In Search of First Contact is an informative, exhaustive analysis of changing Euro-American attitudes towards the idea that the medieval Norse had visited the North American continent and encountered the people that lived there, centuries before the great “Age of Exploration” that led to the European domination of the Americas. Annette Kolodny delves deeply into the cultural ideas of what this “first contact” entailed, and how it was seen by Euro-Americans and indigenous people alike. What happened when the Norse first visited North America and encountered its people? Did it have any lasting effect on either? Where did these encounters take place? Questions such as these address the long-standing internal debate by Euro-American intellectuals and the public alike, trying to justify their own existence on a land that had been, centuries earlier, someone else's.
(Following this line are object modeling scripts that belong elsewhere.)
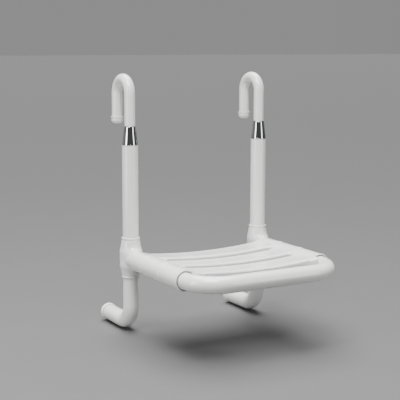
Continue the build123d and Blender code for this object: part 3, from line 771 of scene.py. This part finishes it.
def slat_distance(x, y, z, number):
    """A slat's skin; number is 0 for the rear slat and 2 for the front one."""
    a = np.abs(x)
    rear_y = ring_y[number - 1] - slot_ahead - slot_width / 2
    front_y = ring_y[number] - slot_ahead + slot_width / 2
    arm_rise = arm_radius
    if number == 0:
        rear_y = box_of("rear_slat")[1].y
        arm_rise = arm_radius - 4.5 * MM
    front_line = corner_line if number == 2 else seam(number)
    outline = half_seam - ahead_of(a, y, front_line)
    if number == 0:
        outline = np.maximum(outline, y - rear_y)
    else:
        outline = np.maximum(outline, ahead_of(a, y, seam(number - 1)) + half_seam)
        outline = np.maximum(outline, -slot_distance(a, y, number - 1))
    if number < 2:
        outline = np.maximum(outline, -slot_distance(a, y, number))

    behind = (y - front_y - ridge) / (rear_y - front_y - ridge)
    before = np.clip((front_y + ridge - y) / ridge, 0, 1.5)
    side_fade = 1 - smooth((a - slot_side) / (hanger_x - slot_side - 8 * MM))
    crown = -fall * smooth(0.5 + behind / 2) * 2 + fall
    crown = np.where(behind > 0, crown, -nose * before**2) * side_fade
    line = arm_z + seat_line(a, arm_rise)
    top = z - line - crown
    edge = 1.0 * MM + 1.6 * MM * smooth((slot_side + 6 * MM - a) / (8 * MM))
    body = meet(outline, top, edge)
    body = meet(body, line - lip_depth - z, 1 * MM)
    body = np.maximum(body, a - hanger_x)

    bay = np.maximum(
        a - slot_side + slot_width / 2, np.maximum(front_y + lip_wall - y, y - rear_y + lip_wall)
    )
    for rib in ribs:
        bay = np.maximum(bay, rib_half - np.abs(x - rib))
    pocket = meet(bay, z - line - crown + plate, 1.2 * MM)
    body = carve(body, pocket, 0.5 * MM)

    round_arm = np.hypot(a - hanger_x, z - arm_z)
    if number == 0:
        body = carve(body, round_arm - arm_radius - 0.3 * MM, 0.8 * MM)
        waist = np.hypot(a - hanger_x, y - hanger_y) - waist_radius - 0.4 * MM
        return carve(body, waist, 0.8 * MM)
    ends = (ring_y[number], ring_y[number - 1])
    span = np.maximum(ends[0] + half_seam - y, y - ends[1] + half_seam)
    sleeve = meet(round_arm - arm_radius - beaded(y, ends), span, 0.5 * MM)
    under = 6 * MM * smooth((arm_z + 10 * MM - z) / (10 * MM)) + 0.05 * MM
    body = join(body, sleeve, under)
    body = carve(body, round_arm - push_bore, 0.2 * MM)
    if number == 2:
        mouth = np.maximum(round_arm - arm_radius + 1.6 * MM, y - ends[0] - 6 * MM)
        body = carve(body, mouth, 0.4 * MM)
        body = carve(body, bow_distance(a, y, z) - tube_radius - 0.3 * MM, 0.4 * MM)
    hole_y = (ends[0] + ends[1]) / 2
    screw = np.maximum(np.hypot(a - hanger_x, y - hole_y) - 2.1 * MM, z - arm_z)
    return carve(body, screw, 0.3 * MM)


for number, name in enumerate(("rear", "middle", "front")):
    low, high = box_of(f"{name}_slat")
    margin = 1.5 * MM
    near_ends = [(-end - 22 * MM, -end + 4 * MM) for end in (ring_y[number], ring_y[max(number - 1, 0)])]
    slat_grid = (
        stations(low.x - margin, high.x + margin, 2.2 * MM, 0.9 * MM, [(slot_side - 8 * MM, 1)]),
        stations(low.y - margin, high.y + margin, 1.6 * MM, 0.6 * MM, near_ends),
        np.arange(low.z - margin, high.z + margin, 0.9 * MM),
    )
    slat = drawn_skin(
        f"{name}_seat_slat", lambda px, py, pz: slat_distance(px, py, pz, number), slat_grid
    )
    fit(slat, f"{name}_slat", "seat", seat_nylon)

# ---------------------------------------------------------------------------------------
# Inner pieces. Steel tubes, stainless fasteners and natural nylon bushes, mostly hidden
# inside the sleeves. They keep their machined shapes and get their own finishes.
# ---------------------------------------------------------------------------------------


def steel(name, tone, gloss, line_scale):
    """Bare drawn or turned steel with fine lines round the piece."""
    material, tree, shader = new_material(name, {"Metallic": 1.0})
    place = tree.nodes.new("ShaderNodeTexCoord").outputs["Object"]
    drawn = node_in(tree, "ShaderNodeMapping", {"Scale": (1.0, 1.0, 30.0)}, {"Vector": place})
    lines = node_in(
        tree, "ShaderNodeTexNoise", {"Scale": line_scale, "Detail": 4.0}, {"Vector": drawn.outputs[0]}
    )
    handling = use_group(tree, handling_group, smear_scale=30.0)
    darker = tuple(0.82 * part for part in tone)
    tree.links.new(blend_colours(tree, handling.outputs["Smears"], tone, darker), shader.inputs["Base Color"])
    tree.links.new(scaled(tree, lines.outputs[0], *gloss), shader.inputs["Roughness"])
    bumped(tree, shader, lines.outputs[0], 0.01 * MM)
    return material


finishes = {
    "white_nylon": white_nylon,
    "seat_nylon": seat_nylon,
    "chrome": chrome,
    "buffer": soft_white,
    "inner_nylon": nylon(
        "inner_nylon",
        ((0.72, 0.72, 0.68), (0.66, 0.66, 0.62)),
        (0.4, 0.55),
        200.0,
        0.05 * MM,
        {"Coat Weight": 0.0},
    ),
    "hook_steel": steel("hook_steel", (0.62, 0.62, 0.63), (0.2, 0.42), 60.0),
    "steel_tube": steel("steel_tube", (0.5, 0.5, 0.51), (0.3, 0.5), 40.0),
    "fasteners": steel("fasteners", (0.6, 0.6, 0.6), (0.22, 0.38), 120.0),
}
for part in frame["record"]["subparts"]:
    for slot in frame["nodes"][part["node"]].material_slots:
        slot.material = finishes[part["material_slot"]]

# ---------------------------------------------------------------------------------------
# Floor. A plain pale studio floor just under the legs' bends.
# ---------------------------------------------------------------------------------------
floor_low = cad_box[0]
floor_reach = 40.0
floor_gap = 0.5 * MM  # left under the legs
floor_mesh = bpy.data.meshes.new("studio_floor")
floor_corners = [(-1, -1), (1, -1), (1, 1), (-1, 1)]
floor_z = floor_low[2] - floor_gap
floor_points = [(u * floor_reach, v * floor_reach, floor_z) for u, v in floor_corners]
floor_mesh.from_pydata(floor_points, [], [(0, 1, 2, 3)])
floor = bpy.data.objects.new("studio_floor", floor_mesh)
bpy.context.scene.collection.objects.link(floor)
floor_paint, floor_tree, floor_shader = new_material("floor_paint", {"Roughness": 0.75})
floor_skin = use_group(floor_tree, skin_group, wave_scale=3.0, grain_scale=60.0)
floor_tree.links.new(
    blend_colours(floor_tree, floor_skin.outputs["Clouds"], (0.100, 0.100, 0.100), (0.094, 0.094, 0.094)),
    floor_shader.inputs["Base Color"],
)
floor_mesh.materials.append(floor_paint)

# ---------------------------------------------------------------------------------------
# Light. An even glow from overhead, a big soft key high to the left, and two upright strips
# that the chrome mirrors. The room is dim towards the front and paler behind the seat.
# ---------------------------------------------------------------------------------------
world = bpy.data.worlds.new("studio")
bpy.context.scene.world = world
world.use_nodes = True
sky_tree = world.node_tree
direction = sky_tree.nodes.new("ShaderNodeTexCoord").outputs["Generated"]
split = node_in(sky_tree, "ShaderNodeSeparateXYZ", {}, {"Vector": direction})
depth = node_in(
    sky_tree,
    "ShaderNodeMapRange",
    {"From Min": -0.3, "From Max": 0.8, "To Min": 0.08, "To Max": 0.285},
    {"Value": split.outputs["Y"]},
)
sky_tree.links.new(depth.outputs[0], sky_tree.nodes["Background"].inputs["Color"])


def softbox(name, heading, height, distance, size, power):
    """A rectangular lamp round the seat, its heading and height given in degrees."""
    turn, rise = math.radians(heading), math.radians(height)
    away = Vector((math.sin(turn) * math.cos(rise), -math.cos(turn) * math.cos(rise), math.sin(rise)))
    lamp = bpy.data.lights.new(name, "AREA")
    lamp.shape = "RECTANGLE"
    lamp.size, lamp.size_y = size
    lamp.energy = power
    holder = bpy.data.objects.new(name, lamp)
    holder.location = Vector((0, -0.1, -0.15)) + distance * away
    holder.rotation_mode = "QUATERNION"
    holder.rotation_quaternion = away.to_track_quat("Z", "Y")
    bpy.context.scene.collection.objects.link(holder)


overhead = bpy.data.lights.new("overhead", "SUN")
overhead.energy = 6.5
overhead.angle = math.radians(50)
overhead_holder = bpy.data.objects.new("overhead", overhead)
overhead_holder.rotation_euler = (math.radians(-14), math.radians(6), 0)
bpy.context.scene.collection.objects.link(overhead_holder)
softbox("key", -44, 60, 2.1, (1.2, 0.9), 82)
softbox("left_strip", -86, 7, 1.7, (0.42, 1.1), 15)
softbox("right_strip", 30, 4, 1.9, (0.5, 1.1), 8)

# ---------------------------------------------------------------------------------------
# Camera. A long lens a little above the seat, to the left of its front.
# ---------------------------------------------------------------------------------------
camera_data = bpy.data.cameras.new("camera")
camera_data.sensor_width = 36.0
camera_data.lens = 92.5
camera = bpy.data.objects.new("camera", camera_data)
azimuth = math.radians(-29.70)
elevation = math.radians(8.75)
roll = math.radians(0.17)
target = Vector((-0.0309, -0.1000, -0.2177))
distance = 2.1058
back = Vector(
    (
        math.sin(azimuth) * math.cos(elevation),
        -math.cos(azimuth) * math.cos(elevation),
        math.sin(elevation),
    )
)
right = (-back).cross(Z_AXIS).normalized()
up = right.cross(-back)
tilted_right = math.cos(roll) * right + math.sin(roll) * up
tilted_up = math.cos(roll) * up - math.sin(roll) * right
camera.matrix_world = Matrix.Translation(target + distance * back) @ Matrix(
    (tilted_right, tilted_up, back)
).transposed().to_4x4()
bpy.context.scene.collection.objects.link(camera)
bpy.context.scene.camera = camera
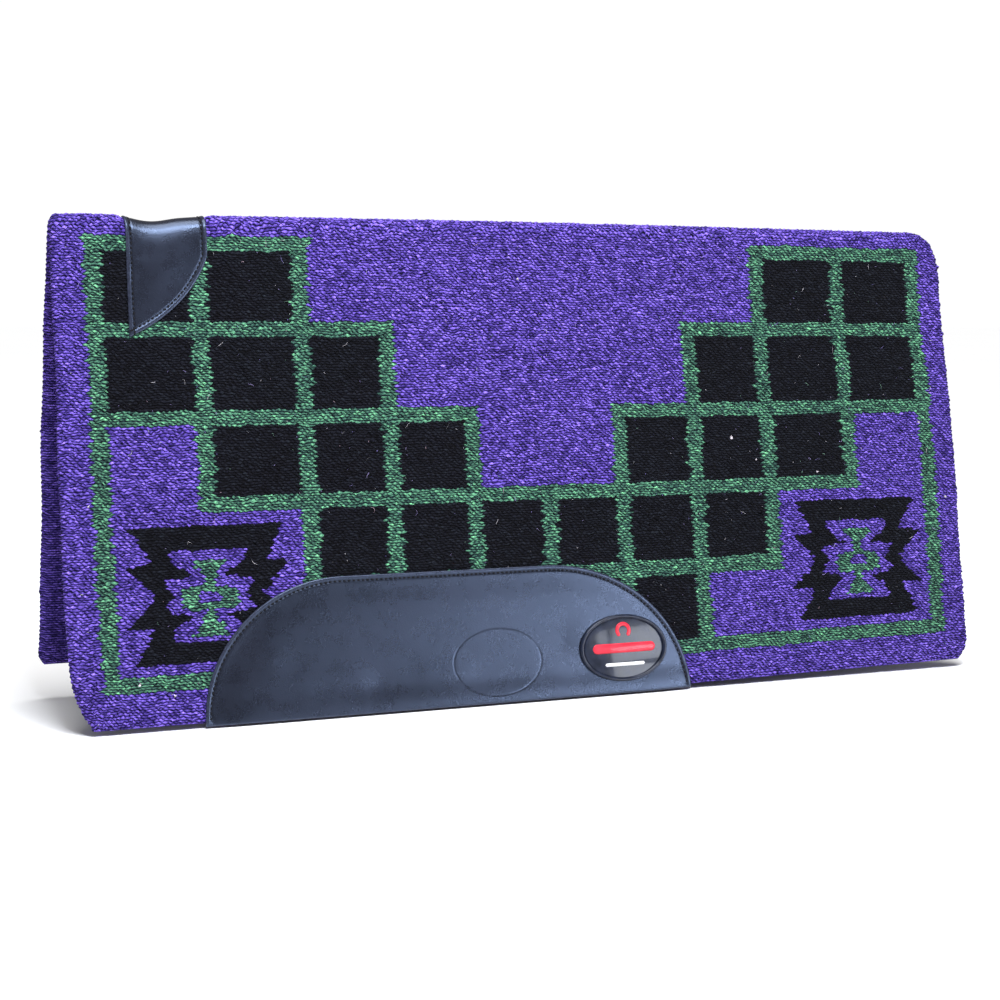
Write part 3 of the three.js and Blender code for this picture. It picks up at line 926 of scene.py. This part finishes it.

In this book, Kolody sheds a lot of light onto how stories of earlier contacts have been framed to serve changing purposes throughout time.

Using the medieval documents of the Vinland Sagas, Euro-American literature from the eighteenth to the nineteenth centuries, and the preserved oral cultures of Algonquian peoples, she examines how these stories of the Norse visit were used to to reflect cultural changes and anxieties among these groups. Kolodny explores this by focusing on the history of speculation as to a Norse presence somewhere on the continent a thousand years before, and how this “first contact” narrative was used, later, to justify and cement the Northern European presence on the continent. Especially after the formation of the United States, Euro-Americans began searching for ways to link themselves to an older legacy in the so-called New World and downplay the importance of indigenous people.

Kolodny does a wonderful job using the literature of the time to illustrate these changes through time, including a slightly over long but interesting analysis of the Vinland Sagas, the pieces of medieval Icelandic literature that preserved older oral histories of Norse travels in the western Atlantic. After a resurgence of nationalism in Scandinavian countries brought the existence of the “Vinland Sagas” to the attention of educated Americans, especially New Englanders, this purported earlier colonization sparked their imagination. Throughout New England, Euro-Americans manufactured and found evidence that located Vinland (and their “ancestors”) right there in the heart of the colonies, in Rhode Island and Massachusetts and Maine. As experts had already decided that the great mounds and other earth works could not be the work of indigenous peoples, the Norse were a convenient origin, making the white conquest of the continent a “reconquest.”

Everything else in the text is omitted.